In her 1996 essay "Solidarity: Love of Neighbor in the 21st Century," mujerista theologian Ada María Isasi-Díaz defined solidarity as "the union of kindred persons 'arising from the common responsibilities and interests, as between classes, peoples or groups; community of interests, feelings, purposes or action; social cohesion.'"
Isasi-Díaz called for solidarity with those who are "poor and oppressed," "the ones who are exploited" and people who suffer from racism, ethnic prejudice and classism.
When Sen. Elizabeth Warren closed her speech, she emphasized a need for that unity, as well.
"If you believe that America must work for all of us, not just for the rich and powerful; if you believe we must reject the politics of fear and division; if you believe that we are stronger together, then let's work our hearts out to make Hillary Clinton the next president of the United States," she said.
In his closing words at the RNC on Thursday, Trump abandoned hope and threatened the American people.
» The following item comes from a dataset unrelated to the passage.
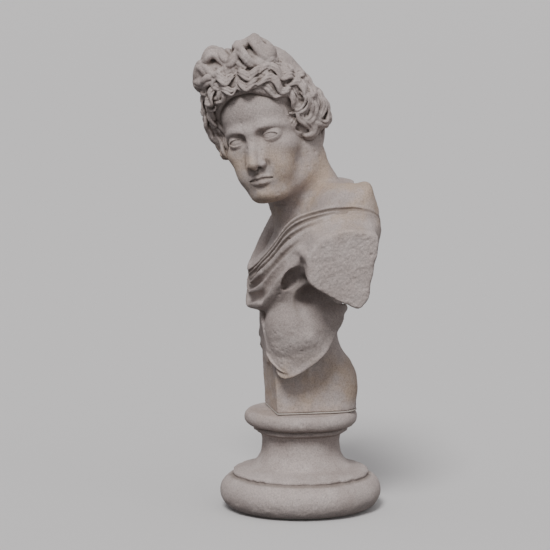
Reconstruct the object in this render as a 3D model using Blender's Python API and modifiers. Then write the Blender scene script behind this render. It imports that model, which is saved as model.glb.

"I have a message to every last person threatening the peace on our streets and the safety of our police," he said to those watching. "When I take the oath of office next year, I will restore law and order [in] our country."
The RNC espoused a theory of two Americas: one that needs protection and one that must be brought to heel. The DNC emphasized one struggling America: one that must be lifted up through the power of love.